Julia Ducournau’s Titane landed with a thud on Screen’s Cannes 2021 jury grid, scoring an average of just 1.6 with our critics.
That places it fourth from last on the grid to date, only ahead of Sean Penn’s Flag Day (1.1), Catherine Corsini’s The Divide (1.4) and Nanni Moretti’s Three Floors (1.5).
Starring Agathe Rousselle and Vincent Lindon, Titane is Ducournau’s much-discussed follow-up to her feature debut Raw, which debuted in Critics’ Week in 2016.
Liberation’s critics Julien Gester and Didier Péron were not impressed, awarding it a 0 (bad), with three critics scoring it one (poor), and four twos (average).

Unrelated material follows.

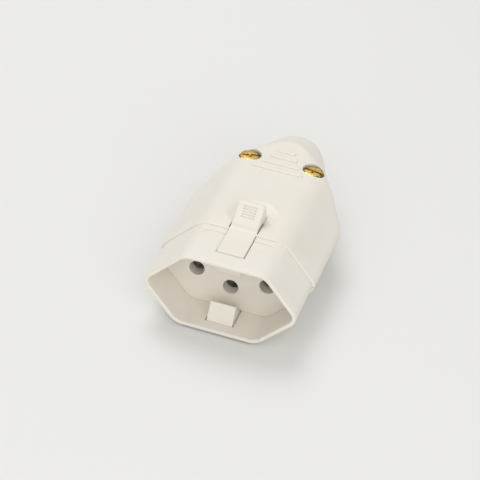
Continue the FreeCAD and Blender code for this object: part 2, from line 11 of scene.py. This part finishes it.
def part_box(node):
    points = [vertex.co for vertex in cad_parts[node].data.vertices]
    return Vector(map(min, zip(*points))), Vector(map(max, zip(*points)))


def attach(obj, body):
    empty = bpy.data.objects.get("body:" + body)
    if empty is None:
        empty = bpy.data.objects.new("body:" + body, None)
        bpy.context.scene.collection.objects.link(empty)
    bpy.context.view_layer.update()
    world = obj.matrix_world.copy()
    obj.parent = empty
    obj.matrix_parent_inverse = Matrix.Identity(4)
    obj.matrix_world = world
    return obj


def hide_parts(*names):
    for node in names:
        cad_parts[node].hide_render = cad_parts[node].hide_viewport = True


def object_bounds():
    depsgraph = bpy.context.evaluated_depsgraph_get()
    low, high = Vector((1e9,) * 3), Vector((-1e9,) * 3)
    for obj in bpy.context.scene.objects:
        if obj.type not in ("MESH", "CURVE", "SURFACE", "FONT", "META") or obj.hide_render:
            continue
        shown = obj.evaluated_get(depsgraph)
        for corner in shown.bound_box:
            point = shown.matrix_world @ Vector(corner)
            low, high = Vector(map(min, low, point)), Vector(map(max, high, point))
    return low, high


bl_info = {
    "name": "Inline socket connector",
    "version": (1, 0, 0),
    "blender": (4, 5, 0),
    "location": "View3D > Sidebar > Connector",
    "description": "Dresses the solids of an inline socket connector",
    "category": "Object",
}

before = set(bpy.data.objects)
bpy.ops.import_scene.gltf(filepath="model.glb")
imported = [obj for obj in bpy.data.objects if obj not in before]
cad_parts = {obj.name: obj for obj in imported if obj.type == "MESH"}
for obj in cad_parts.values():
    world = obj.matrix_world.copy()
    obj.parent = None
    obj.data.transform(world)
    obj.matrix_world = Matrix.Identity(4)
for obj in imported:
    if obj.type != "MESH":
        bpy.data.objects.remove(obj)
CAD_LOW, CAD_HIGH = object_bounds()

MM = 0.001
COVER_NODES = ("cover_top", "cover_bottom")
CONTACTS = ("left", "earth", "right")
SIDES = ("left", "right")
FACING = 0.9
TOUCH = 1e-6
MERGE = 1e-7
SMOOTH_BELOW = math.radians(32.0)
HEAD_SIDES = 64
SHANK_SIDES = 32
BORE_SIDES = 48

# Gold screws of the cover, which sit a little small and low in their seats
COVER_SCREW_TURNS = (math.radians(20.0), math.radians(-12.0))
COVER_HEAD_H = 2.2 * MM
COVER_SHANK_R = 1.45 * MM
COVER_SLOT_WIDTH = 0.84 * MM
COVER_SLOT_DEPTH = 0.55 * MM
CROSS_LENGTH = 2.8 * MM
CROSS_DEEPER = 1.6
CROSS_TAPER = 0.55
HEAD_GAP = 0.15 * MM
HEAD_SUNK = 0.2 * MM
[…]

The highest mark – a three (good) – was from Screen’s Jonathan Romney, who said the film delivers “a deranged cocktail of outrage, excess, conceptual ferocity and sheer silliness”.

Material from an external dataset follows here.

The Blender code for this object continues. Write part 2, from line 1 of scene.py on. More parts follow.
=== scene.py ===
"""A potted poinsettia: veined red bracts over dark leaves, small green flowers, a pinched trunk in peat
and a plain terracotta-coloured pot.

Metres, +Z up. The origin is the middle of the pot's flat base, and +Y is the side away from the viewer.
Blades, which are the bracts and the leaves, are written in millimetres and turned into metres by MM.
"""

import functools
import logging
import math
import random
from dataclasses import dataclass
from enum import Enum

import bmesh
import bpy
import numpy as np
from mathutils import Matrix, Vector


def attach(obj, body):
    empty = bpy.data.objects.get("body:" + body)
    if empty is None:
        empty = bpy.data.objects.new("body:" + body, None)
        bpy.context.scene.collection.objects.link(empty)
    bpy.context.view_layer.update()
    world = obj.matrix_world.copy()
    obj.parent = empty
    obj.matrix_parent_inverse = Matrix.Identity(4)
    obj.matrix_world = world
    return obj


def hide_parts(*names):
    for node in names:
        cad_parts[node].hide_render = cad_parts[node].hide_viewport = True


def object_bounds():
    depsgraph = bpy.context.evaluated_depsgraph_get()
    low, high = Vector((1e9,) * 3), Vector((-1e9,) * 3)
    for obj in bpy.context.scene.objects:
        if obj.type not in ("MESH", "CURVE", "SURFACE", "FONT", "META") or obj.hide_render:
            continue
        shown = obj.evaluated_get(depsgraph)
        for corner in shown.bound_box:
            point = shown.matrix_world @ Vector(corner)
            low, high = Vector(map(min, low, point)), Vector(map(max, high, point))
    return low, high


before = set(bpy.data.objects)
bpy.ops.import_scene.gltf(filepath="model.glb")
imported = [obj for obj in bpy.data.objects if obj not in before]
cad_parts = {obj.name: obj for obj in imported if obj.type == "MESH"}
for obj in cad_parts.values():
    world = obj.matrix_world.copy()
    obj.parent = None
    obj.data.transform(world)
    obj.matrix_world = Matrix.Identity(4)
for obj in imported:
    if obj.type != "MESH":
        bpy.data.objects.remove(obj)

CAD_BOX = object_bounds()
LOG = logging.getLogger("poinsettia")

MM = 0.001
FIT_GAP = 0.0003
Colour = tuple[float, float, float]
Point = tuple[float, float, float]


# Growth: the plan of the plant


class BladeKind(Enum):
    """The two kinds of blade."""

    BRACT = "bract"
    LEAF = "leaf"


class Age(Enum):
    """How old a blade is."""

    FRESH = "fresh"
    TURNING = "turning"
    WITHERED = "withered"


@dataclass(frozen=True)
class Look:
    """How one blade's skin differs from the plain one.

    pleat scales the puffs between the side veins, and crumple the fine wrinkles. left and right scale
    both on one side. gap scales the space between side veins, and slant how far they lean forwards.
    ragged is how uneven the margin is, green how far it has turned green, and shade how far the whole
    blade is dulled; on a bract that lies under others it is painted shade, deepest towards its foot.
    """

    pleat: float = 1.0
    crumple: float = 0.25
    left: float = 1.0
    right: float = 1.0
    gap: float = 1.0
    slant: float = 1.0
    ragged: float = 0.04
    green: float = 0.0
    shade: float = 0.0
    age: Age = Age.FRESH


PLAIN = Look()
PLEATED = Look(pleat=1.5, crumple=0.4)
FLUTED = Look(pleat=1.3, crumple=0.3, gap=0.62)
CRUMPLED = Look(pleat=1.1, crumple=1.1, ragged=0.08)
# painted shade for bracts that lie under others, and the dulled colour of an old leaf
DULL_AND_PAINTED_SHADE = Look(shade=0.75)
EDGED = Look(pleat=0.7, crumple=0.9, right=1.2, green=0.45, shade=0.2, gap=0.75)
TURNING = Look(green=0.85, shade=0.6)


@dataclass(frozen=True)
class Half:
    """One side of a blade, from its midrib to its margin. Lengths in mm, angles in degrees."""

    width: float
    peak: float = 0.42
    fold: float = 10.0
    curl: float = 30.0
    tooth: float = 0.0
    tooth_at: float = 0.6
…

Asghar Farhadi’s A Hero arrived in joint-fourth place on the grid (alongside Juho Kuosmanen’s Compartment No. 6) with an average score of 2.6. Set in contemporary Iran, the drama revolves around a man (Amir Jadidi) who is in prison because he is unable to repay a debt.
It took a wide range of scores; fours (excellent) from Screen and Positif’s Michel Climent, balanced out by ones from Liberation and Le Monde’s Mathieu Macheret. It marks an improvement on Farhadi’s previous competition title Everybody Knows, which scored an average of just 1.8 in 2018.
A final review for Petrov’s Flu updates the average score to 2.3. Next up on the grid are Sean Baker’s Red Rocket, Ildikó Enyedi’s The Story Of My Wife, and Jacques Audiard’s Paris, 13th District.